**Exercise details**
Repeat exactly, and only, the lines below starting at the line that contains "shown = obj.evaluated_get(depsgraph)" and ending at the line that contains "return (low + high) / 2", inclusive of both.

**Dataset rows**

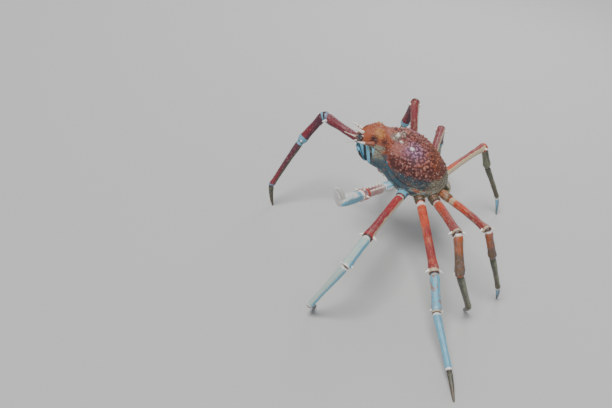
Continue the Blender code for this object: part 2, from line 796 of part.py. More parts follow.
def build():
    """Build the whole crab under one empty."""
    clear_scene()
    add_collections()
    middle = stance_middle()
    stance = bpy.data.objects.new("stance", None)
    stance.location = -middle
    NODES.objects.link(stance)
    body_frame = bpy.data.objects.new("body_frame", None)
    body_frame.parent = stance
    body_frame.location = (0, 0, BODY_HEIGHT)
    body_frame.rotation_euler = (-NOSE_UP, 0, 0)
    NODES.objects.link(body_frame)
    underbody = add_body(body_frame)
    for side_name in ("left", "right"):
        bases = [add_claw(side_name, stance)]
        for pair in PAIR_SCALE:
            bases.append(add_leg(side_name, pair, stance))
        combine(underbody, [grown_copy(base) for base in bases], "DIFFERENCE")


build()
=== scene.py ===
"""Looks of a Japanese spider crab, built round its packed CAD frame, in metres.

The crab faces -Y and its left side is +X. The sizes and the stance repeat those of the CAD
part, so that every fine piece lies where its CAD node does. The shapes are grids of points
worked out with numpy, and the finishes are made of shader nodes.
"""
import itertools
import math
import random

import bpy
import numpy as np
from bpy.props import FloatProperty, FloatVectorProperty, PointerProperty
from mathutils import Matrix


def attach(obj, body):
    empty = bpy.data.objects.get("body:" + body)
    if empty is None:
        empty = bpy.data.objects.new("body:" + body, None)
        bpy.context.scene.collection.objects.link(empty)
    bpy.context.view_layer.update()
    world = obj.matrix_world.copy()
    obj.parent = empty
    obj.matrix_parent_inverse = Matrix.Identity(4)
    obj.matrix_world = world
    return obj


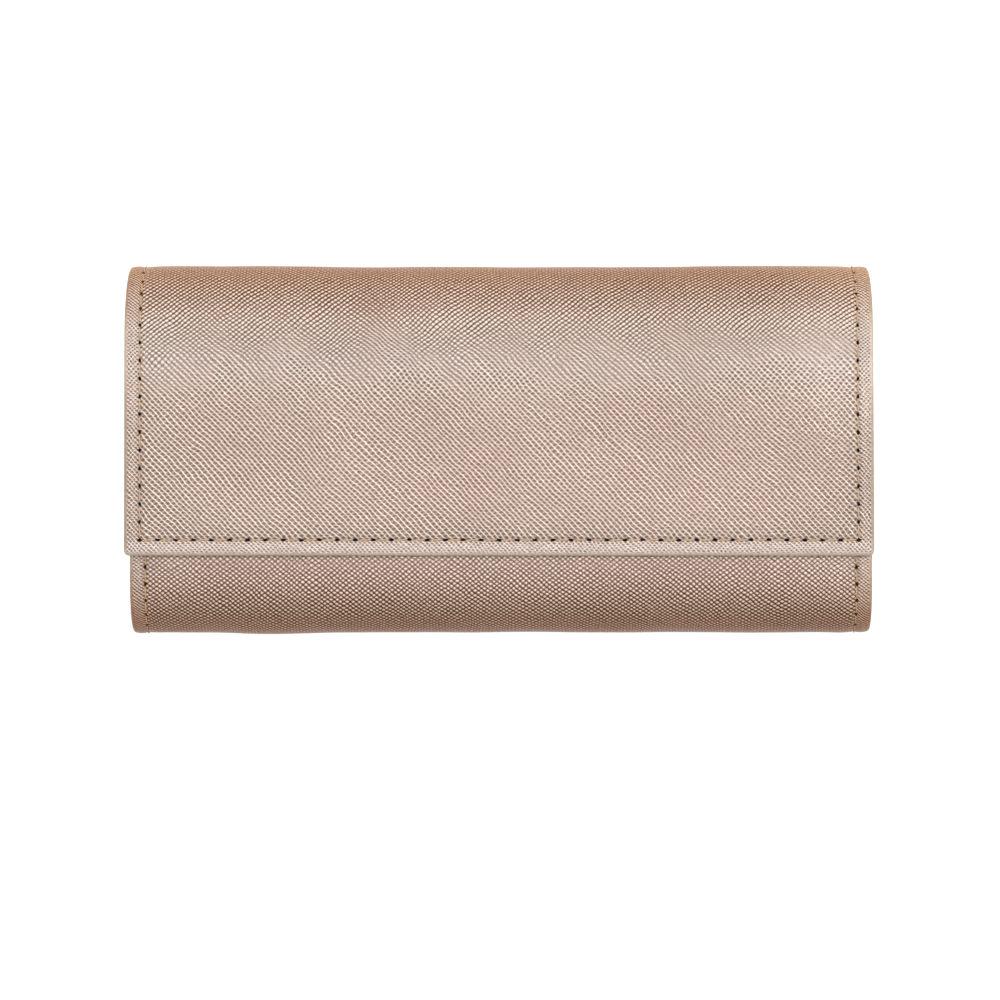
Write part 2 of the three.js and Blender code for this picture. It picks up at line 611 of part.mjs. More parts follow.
// The ring bar's sleeve: a tube closed by a rounded end, open at its sewn end
function ringSleeve() {
  const inner = RING_BAR_RADIUS - RING_BAR_SLEEVE;
  const roundingShares = [0, 0.5, 1];
  const rounding = roundingShares.map((share) => {
    const angle = (share * Math.PI) / 2;
    const out = RING_BAR_RADIUS - RING_BAR_END_RADIUS * (1 - Math.cos(angle));
    return [out, RING_BAR_LENGTH - RING_BAR_END_RADIUS * (1 - Math.sin(angle))];
  });
  return turned([
    [inner, 0],
    [RING_BAR_RADIUS, 0],
    ...rounding,
    [0, RING_BAR_LENGTH],
    [0, RING_BAR_LENGTH - RING_BAR_SLEEVE],
    [inner, RING_BAR_LENGTH - 2 * RING_BAR_SLEEVE],
    [inner, 0],
  ]).rotateY(Math.PI / 2);
}

function ringCore() {
  const radius = RING_BAR_RADIUS - RING_BAR_SLEEVE - SEAT_GAP;
  const length = RING_BAR_LENGTH - 2 * RING_BAR_SLEEVE - 2 * SEAT_GAP;
  return turned([
    [0, 0],
    [radius, 0],
    [radius, length],
    [0, length],
  ]).rotateY(Math.PI / 2);
}

// An L-shaped strap at an end of the bar: a leg against the bar's end and a foot along the lining.
// direction is +1 at the snapped end and -1 at the sewn end.
function ringStrap(direction, reach, footTop) {
  const width = [-RING_STRAP_WIDTH / 2, RING_STRAP_WIDTH / 2];
  const span = (a, b) => [direction * a, direction * b].sort((p, q) => p - q);
  const leg = box(span(0, RING_STRAP), width, [-RING_BAR_RADIUS / 2, footTop]);
  return leg.add(box(span(0, reach), width, [footTop - RING_STRAP, footTop]));
}

// A press stud's post, standing on its base. length is the post from base to head's end.
function pressStud(length) {
  return turned([
    [0, 0],
    [STUD_BASE_RADIUS, 0],
    [STUD_BASE_RADIUS, STUD_BASE],
    [STUD_POST_RADIUS, STUD_BASE],
    [STUD_POST_RADIUS, STUD_BASE + length - STUD_HEAD],
    [STUD_HEAD_RADIUS, STUD_BASE + length - STUD_HEAD / 2],
    [STUD_POST_RADIUS, STUD_BASE + length],
    [0, STUD_BASE + length],
  ]);
}

// A press stud's cap, with the socket in its underside and a domed top
function pressCap() {
  const domeShares = [0, 0.25, 0.5, 0.75];
  const dome = domeShares.map((share) => {
    const angle = (share * Math.PI) / 2;
    return [CAP_RADIUS * Math.cos(angle), CAP_HEIGHT - CAP_DOME * (1 - Math.sin(angle))];
  });
  return turned([
    [0, CAP_HEIGHT - CAP_SKIN],
    [CAP_HOLE_RADIUS, CAP_HEIGHT - CAP_SKIN],
    [CAP_HOLE_RADIUS, 0],
    [CAP_RADIUS, 0],
    ...dome,
    [0, CAP_HEIGHT],
  ]);
}

// A necklace tab's strap, folded double where it is sewn down, with the stud's hole near its tip
function tabStrap() {
  const half = TAB_WIDTH / 2;
  const tip = TAB_HINGE_Y - TAB_LENGTH;
  const outline = new THREE.Shape();
  outline.moveTo(-half, TAB_HINGE_Y);
  outline.lineTo(-half, tip + half);
  outline.absarc(0, tip + half, half, Math.PI, 2 * Math.PI);
  outline.lineTo(half, TAB_HINGE_Y);
  outline.closePath();
  const strap = solidOf(plate(outline, TAB_TOP_Z - TAB_THICKNESS, TAB_TOP_Z));
  const doubled = box([-half, half], [TAB_HINGE_Y - TAB_SEWN_END, TAB_HINGE_Y], [TAB_BOTTOM_Z, TAB_TOP_Z]);
  return strap.add(doubled).subtract(drill(CAP_HOLE_RADIUS, 0, TAB_TOP_Z + OVERRUN, 0, TAB_STUD_Y));
}

// The earring leaf, with two rows of holes for posts
function earringLeaf() {
  const tip = LEAF_HINGE_Y - LEAF_WIDTH;
  const holes = 1 + Math.floor((LEAF_LENGTH - 2 * LEAF_HOLE_FROM_SIDE) / LEAF_HOLE_PITCH);
  const outline = new THREE.Shape();
  outline.moveTo(LEAF_LENGTH / 2, LEAF_HINGE_Y);
  outline.lineTo(-LEAF_LENGTH / 2, LEAF_HINGE_Y);
  outline.lineTo(-LEAF_LENGTH / 2, tip + LEAF_CORNER);
  outline.absarc(LEAF_CORNER - LEAF_LENGTH / 2, tip + LEAF_CORNER, LEAF_CORNER, Math.PI, 1.5 * Math.PI);
  outline.lineTo(LEAF_LENGTH / 2 - LEAF_CORNER, tip);
  outline.absarc(LEAF_LENGTH / 2 - LEAF_CORNER, tip + LEAF_CORNER, LEAF_CORNER, 1.5 * Math.PI, 2 * Math.PI);
  outline.closePath();
  for (let row = 1; row <= LEAF_ROWS; row++) {
    const y = tip + (row * LEAF_WIDTH) / (LEAF_ROWS + 1);
    for (let hole = 0; hole < holes; hole++) {
      const x = (hole - (holes - 1) / 2) * LEAF_HOLE_PITCH;
      outline.holes.push(new THREE.Path().absarc(x, y, LEAF_HOLE_RADIUS, 0, 2 * Math.PI));
    }
  }
  const top = FLAP_LINING_Z - SEAT_GAP;
  return plate(outline, top - LEAF_THICKNESS, top);
}

// Base panel, with the pocket and the zip's fixed pieces
const base = new THREE.Group();
roll.add(base);
addPiece(base, 'base_cover', hemmedCover(basePanel), coverLeather);
addPiece(base, 'base_padding', padding(basePanel), paddingFoam);
addPiece(base, 'base_lining', lining(basePanel), liningSuede);
addPiece(base, 'pocket_panel', pocketPanel(), liningSuede);

const zip = new THREE.Group();
zip.position.set(0, ZIP_Y, ZIP_Z);
base.add(zip);
for (const [side, name] of [[1, 'far'], [-1, 'near']]) {
  const tape = new THREE.BoxGeometry(ZIP_TAPE_LENGTH, ZIP_TAPE_WIDTH, ZIP_TAPE);
  const middle = side * (ZIP_TAPE_EDGE + ZIP_TAPE_WIDTH / 2);
  addPiece(zip, `zip_tape_${name}`, tape, zipFabric, [0, middle, 0]);
  addPiece(zip, `zip_teeth_${name}`, teethRow(side), goldMetal);
}
const stopX = ZIP_CHAIN / 2 + ZIP_STOP / 2 + ZIP_CLEARANCE;
const topStopX = SLIDER_END_X + ZIP_STOP / 2 + ZIP_CLEARANCE;
addPiece(zip, 'zip_bottom_stop', zipStop(), goldMetal, [-stopX, 0, 0]);
addPiece(zip, 'zip_top_stop', zipStop(), goldMetal, [topStopX, 0, 0]);

// Zip slider and pull
const slider = new THREE.Group();
slider.position.set(SLIDER_END_X, ZIP_Y, ZIP_Z);
roll.add(slider);
addPiece(slider, 'zip_slider', sliderBody(), goldMetal);
addPiece(roll, 'zip_pull', zipPull(), goldMetal, [BAIL_X, ZIP_Y, BAIL_Z]);

// Necklace tabs
const tabs = new THREE.Group();
roll.add(tabs);
for (let tab = 0; tab < TAB_COUNT; tab++) {
  const x = (tab - (TAB_COUNT - 1) / 2) * TAB_SPACING;
  const number = tab + 1;
  const studZ = BASE_LINING_Z + LAYER_GAP;
  addPiece(tabs, `necklace_stud_${number}`, pressStud(STUD_POST), goldMetal, [x, TAB_STUD_Y, studZ]);
  addPiece(tabs, `necklace_tab_${number}`, tabStrap(), liningSuede, [x, 0, 0]);
  addPiece(tabs, `necklace_cap_${number}`, pressCap(), goldMetal, [x, TAB_STUD_Y, TAB_TOP_Z + LAYER_GAP]);
}

// Fold leaves, from the base's side of each fold to the end panel's side
const leafPlaces = ['lower', 'middle', 'upper'];
for (const [fold, width, name] of [[farFold, FLAP_WIDTH, 'far'], [nearFold, FRONT_WIDTH, 'near']]) {
  const folded = new THREE.Group();
  roll.add(folded);
  leafPlaces.forEach((place, leaf) => {
    const stretch = foldLeaf(fold, width, leaf);
    addPiece(folded, `${name}_fold_cover_${place}`, hemmedCover(stretch), coverLeather);
    addPiece(folded, `${name}_fold_lining_${place}`, foamBackedLining(stretch), liningSuede);
  });
}

// Flap
const flap = new THREE.Group();
roll.add(flap);
const flapCover = roundFreeEdge(hemmedCover(flapPanel), FLAP_WIDTH, FLAP_EDGE_Y, 1);
addPiece(flap, 'flap_cover', flapCover, coverLeather);
addPiece(flap, 'flap_padding', flapPadding(), paddingFoam);
addPiece(flap, 'flap_lining', flapLining(), liningSuede);
addPiece(flap, 'flap_magnet', magnet(), plainSteel, [0, SNAP_Y, magnetFaceZ]);
const magnetWasherZ = magnetBackZ + LAYER_GAP;
addPiece(flap, 'flap_magnet_washer', washer(SNAP_SHANK_RADIUS), plainSteel, [0, SNAP_Y, magnetWasherZ]);
addPiece(flap, 'earring_leaf', earringLeaf(), liningSuede);

// Front panel
const front = new THREE.Group();
roll.add(front);
const frontLining = roundFreeEdge(lining(frontPanel), FRONT_WIDTH, FRONT_TIP_Y, -1);
const frontWasherZ = FRONT_TOP - COVER - LAYER_GAP - SNAP_WASHER;
addPiece(front, 'front_cover', frontCover(), coverLeather);
addPiece(front, 'front_padding', frontPadding(), paddingFoam);
addPiece(front, 'front_lining', frontLining, liningSuede);
addPiece(front, 'front_snap_plate', snapPlate(), plainSteel, [0, SNAP_Y, FRONT_TOP]);
const frontWasher = washer(SNAP_SHANK_RADIUS + SEAT_GAP);
addPiece(front, 'front_snap_washer', frontWasher, plainSteel, [0, SNAP_Y, frontWasherZ]);

// Ring bar. Its stud points down from the front panel's lining into the cap under the strap.
const ringBar = new THREE.Group();
ringBar.position.set(0, RING_BAR_Y, RING_BAR_Z);
roll.add(ringBar);
const sewnEndX = -RING_BAR_LENGTH / 2;
const snappedEndX = RING_BAR_LENGTH / 2;
const studFootZ = FRONT_LINING_Z - LAYER_GAP;
const strapTopZ = studFootZ - STUD_BASE - SEAT_GAP;
const ringStudX = snappedEndX + RING_STRAP_REACH - CAP_RADIUS - SEAT_GAP;
const snappedStrap = ringStrap(1, RING_STRAP_REACH, strapTopZ - RING_BAR_Z).subtract(
  drill(CAP_HOLE_RADIUS, 0, RING_BAR_RADIUS + OVERRUN, ringStudX - snappedEndX - SEAT_GAP, 0),
);
const sewnStrap = ringStrap(-1, RING_STRAP_FOOT, FRONT_LINING_Z - SEAT_GAP - RING_BAR_Z);
addPiece(ringBar, 'ring_bar_core', ringCore(), paddingFoam, [sewnEndX + SEAT_GAP, 0, 0]);
addPiece(ringBar, 'ring_bar_sleeve', ringSleeve(), liningSuede, [sewnEndX, 0, 0]);
addPiece(ringBar, 'ring_bar_snap_strap', snappedStrap, liningSuede, [snappedEndX + SEAT_GAP, 0, 0]);
addPiece(ringBar, 'ring_bar_sewn_strap', sewnStrap, liningSuede, [sewnEndX - SEAT_GAP, 0, 0]);

// A press stud or cap turned over, so that it points down
function hangingPiece(name, geometry, x, topZ) {
  geometry.rotateX(Math.PI);
  addPiece(roll, name, geometry, goldMetal, [x, RING_BAR_Y, topZ]);
}
hangingPiece('ring_bar_cap', pressCap(), ringStudX, strapTopZ - RING_STRAP - LAYER_GAP);
hangingPiece('ring_bar_stud', pressStud(STUD_POST), ringStudX, studFootZ);

export default roll;
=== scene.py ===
# Looks of the jewelry roll: hemmed covers, suede linings, stitching, zipped pocket, ring bar,
# earring leaf and necklace tabs in detail, their materials, a floor, lights and the camera.
# Sizes are written in millimetres and turned into metres as a mesh is made.

import math

import bmesh
import bpy
import numpy as np
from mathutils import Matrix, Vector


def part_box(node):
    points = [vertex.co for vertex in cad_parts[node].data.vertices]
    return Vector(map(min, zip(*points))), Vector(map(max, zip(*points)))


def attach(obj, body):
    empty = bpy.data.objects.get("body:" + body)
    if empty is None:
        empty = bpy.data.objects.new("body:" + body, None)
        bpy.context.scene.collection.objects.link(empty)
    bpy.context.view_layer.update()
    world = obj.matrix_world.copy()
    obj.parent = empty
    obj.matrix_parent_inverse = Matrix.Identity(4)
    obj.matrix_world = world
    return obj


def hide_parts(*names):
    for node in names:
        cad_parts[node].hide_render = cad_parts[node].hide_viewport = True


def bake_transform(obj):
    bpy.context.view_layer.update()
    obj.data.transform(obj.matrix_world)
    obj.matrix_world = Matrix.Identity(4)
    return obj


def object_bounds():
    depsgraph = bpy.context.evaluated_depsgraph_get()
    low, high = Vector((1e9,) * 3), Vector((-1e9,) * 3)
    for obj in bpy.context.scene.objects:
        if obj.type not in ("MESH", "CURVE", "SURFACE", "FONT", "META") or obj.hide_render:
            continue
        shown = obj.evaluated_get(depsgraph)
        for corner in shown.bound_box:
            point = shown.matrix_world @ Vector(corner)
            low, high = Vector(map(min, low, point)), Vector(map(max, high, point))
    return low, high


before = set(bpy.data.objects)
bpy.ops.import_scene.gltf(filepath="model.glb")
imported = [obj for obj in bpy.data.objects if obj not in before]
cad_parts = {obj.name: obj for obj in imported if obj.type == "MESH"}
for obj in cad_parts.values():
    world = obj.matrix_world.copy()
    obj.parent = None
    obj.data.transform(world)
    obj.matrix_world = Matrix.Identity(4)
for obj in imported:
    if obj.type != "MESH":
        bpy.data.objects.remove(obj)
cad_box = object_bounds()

MM = 0.001


def corners(node):
    """A node's lowest and highest corners."""
    return [np.array(corner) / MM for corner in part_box(node)]


def centre(node):
    low, high = corners(node)
    return (low + high) / 2


# The closed roll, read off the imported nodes
CLOSED_HEIGHT = corners("flap_cover")[1][2]
FAR_RADIUS = CLOSED_HEIGHT / 2
NEAR_RADIUS = corners("front_cover")[1][2] / 2
FAR_Y = cad_box[1].y / MM - FAR_RADIUS
NEAR_Y = cad_box[0].y / MM + NEAR_RADIUS
FLAP_EDGE_Y = corners("flap_cover")[0][1]
FRONT_TIP_Y = corners("front_cover")[1][1]
SNAP_Y = centre("flap_magnet")[1]

# Stations along the strip, from the front panel's tip round to the flap's free edge
NEAR_TOP = FRONT_TIP_Y - NEAR_Y
NEAR_MIDDLE = NEAR_TOP + math.pi * NEAR_RADIUS / 2
NEAR_BOTTOM = NEAR_TOP + math.pi * NEAR_RADIUS
FAR_BOTTOM = NEAR_BOTTOM + FAR_Y - NEAR_Y
FAR_MIDDLE = FAR_BOTTOM + math.pi * FAR_RADIUS / 2
FAR_TOP = FAR_BOTTOM + math.pi * FAR_RADIUS
STRIP_END = FAR_TOP + FAR_Y - FLAP_EDGE_Y
BASE_MIDDLE = (NEAR_BOTTOM + FAR_BOTTOM) / 2
SNAP_STATION = FAR_TOP + FAR_Y - SNAP_Y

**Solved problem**
        shown = obj.evaluated_get(depsgraph)
        for corner in shown.bound_box:
            point = shown.matrix_world @ Vector(corner)
            low, high = Vector(map(min, low, point)), Vector(map(max, high, point))
    return low, high


before = set(bpy.data.objects)
bpy.ops.import_scene.gltf(filepath="model.glb")
imported = [obj for obj in bpy.data.objects if obj not in before]
cad_parts = {obj.name: obj for obj in imported if obj.type == "MESH"}
for obj in cad_parts.values():
    world = obj.matrix_world.copy()
    obj.parent = None
    obj.data.transform(world)
    obj.matrix_world = Matrix.Identity(4)
for obj in imported:
    if obj.type != "MESH":
        bpy.data.objects.remove(obj)
cad_box = object_bounds()

MM = 0.001


def corners(node):
    """A node's lowest and highest corners."""
    return [np.array(corner) / MM for corner in part_box(node)]


def centre(node):
    low, high = corners(node)
    return (low + high) / 2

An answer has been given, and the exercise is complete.